With surface temperatures hovering around 206 degrees F (97 degrees C), the newfound star is the coldest brown dwarf seen to date.

and

WISE 0855−0714 is the coolest star discovered2—it is a sub-brown dwarf star 7.2 light-years away from Earth, and its temperature ranges from 225–260 Kelvin.

The first quote provides a very comprehensive definition of brown dwarfs, basically these stars have the hydrogen necessary for fusion, but they don't have the mass, and therefore the heat and gravity for fusion to take place. Certain gas giants like Jupiter also have an abundance of hydrogen gas. The advantage here is that, the surface temperature is just very close to the boiling temperature of water, which means that heat shouldn't be an issue. However, you will not be able to obtain helium from these stars.

Just one quick sidenote, hydrogen gas doesn't necessarily need to be obtained from stars or gas giants, it is available in abundance in space, it would be far easier to collect it from there.

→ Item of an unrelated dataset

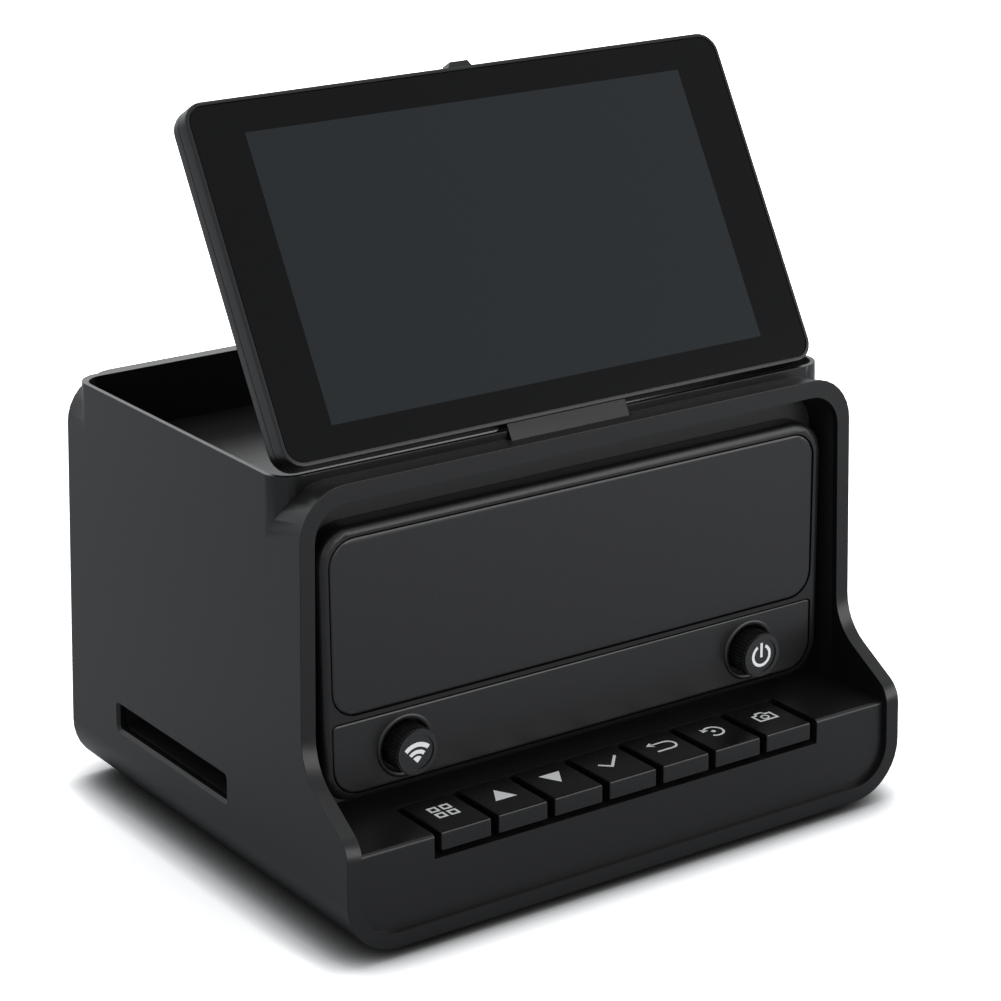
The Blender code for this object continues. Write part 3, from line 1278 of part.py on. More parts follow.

Star Color-Temperature Chart

As you can see the redder the cooler. It's not visible there, but the neutron star, due to its high density, has a surface temperature of a whopping 599726.85ºC. So avoid them. Therefore, you're better off going with orange stars if you want both hydrogen and helium.

One Thing Though.

Honestly, star-mining is a wasteful and unnecessary endeavor (obviously I don't your book's plot so I don't know if its a key lot element) but still, here's a tip. If the society just sent collector probes out in every direction, or if they mined from the brown dwarfs and/or gas giants I mentioned earlier, they would obtain an abundance of hydrogen, which they could then put in a fusion reactor to get helium, along with some free energy in the process.

TL;DR: Redder stars are cooler; Collect hydrogen from brown dwarfs, then instead of mining stars, make your own in a fusion reactor.